*** MATERIAL

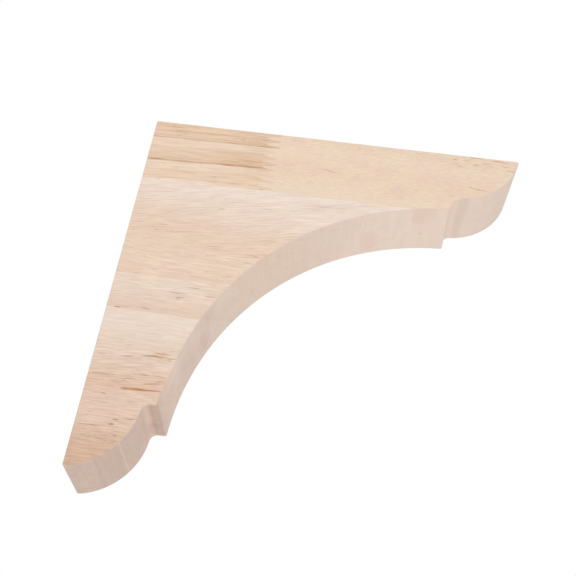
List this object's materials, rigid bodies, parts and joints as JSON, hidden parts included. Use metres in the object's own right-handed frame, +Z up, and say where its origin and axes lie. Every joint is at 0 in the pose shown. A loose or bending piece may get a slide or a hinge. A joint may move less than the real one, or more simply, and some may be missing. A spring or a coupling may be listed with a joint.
{
  "type": "wooden corbel bracket",
  "caption": "L-shaped wooden corbel bracket with two square back edges, a hollow quarter-circle curve between the legs and a stepped, rounded nose at each tip.",
  "frame": {"origin": "middle of the wall face, the square back edge of the wall leg", "axes": "+X leaves the wall along the shelf leg, +Y runs through the board's thickness, +Z is up towards the shelf face"},
  "size_m": [0.2, 0.039, 0.2],
  "materials": {
    "tan_wood": "unfinished, planed and sanded, grain along the shelf leg",
    "yellow_cream_wood": "unfinished, planed and sanded, grain along the shelf leg",
    "pink_cream_wood": "unfinished, planed and sanded, grain along the shelf leg"
  },
  "bodies": {
    "root": {"top_stave_wall_end": "tan_wood", "top_stave_front_end": "yellow_cream_wood", "lower_board": "pink_cream_wood"}
  },
  "joints": []
}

******

Repeat the listing in full, keeping every line exactly as it is.

*TASK RESPONSE*:
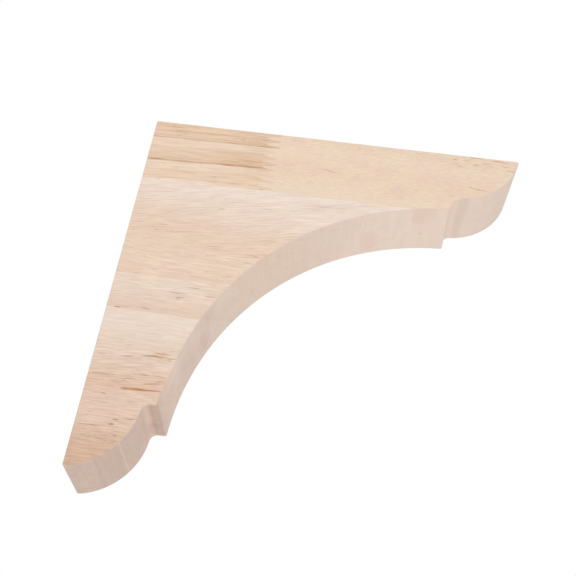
List this object's materials, rigid bodies, parts and joints as JSON, hidden parts included. Use metres in the object's own right-handed frame, +Z up, and say where its origin and axes lie. Every joint is at 0 in the pose shown. A loose or bending piece may get a slide or a hinge. A joint may move less than the real one, or more simply, and some may be missing. A spring or a coupling may be listed with a joint.
{
  "type": "wooden corbel bracket",
  "caption": "L-shaped wooden corbel bracket with two square back edges, a hollow quarter-circle curve between the legs and a stepped, rounded nose at each tip.",
  "frame": {"origin": "middle of the wall face, the square back edge of the wall leg", "axes": "+X leaves the wall along the shelf leg, +Y runs through the board's thickness, +Z is up towards the shelf face"},
  "size_m": [0.2, 0.039, 0.2],
  "materials": {
    "tan_wood": "unfinished, planed and sanded, grain along the shelf leg",
    "yellow_cream_wood": "unfinished, planed and sanded, grain along the shelf leg",
    "pink_cream_wood": "unfinished, planed and sanded, grain along the shelf leg"
  },
  "bodies": {
    "root": {"top_stave_wall_end": "tan_wood", "top_stave_front_end": "yellow_cream_wood", "lower_board": "pink_cream_wood"}
  },
  "joints": []
}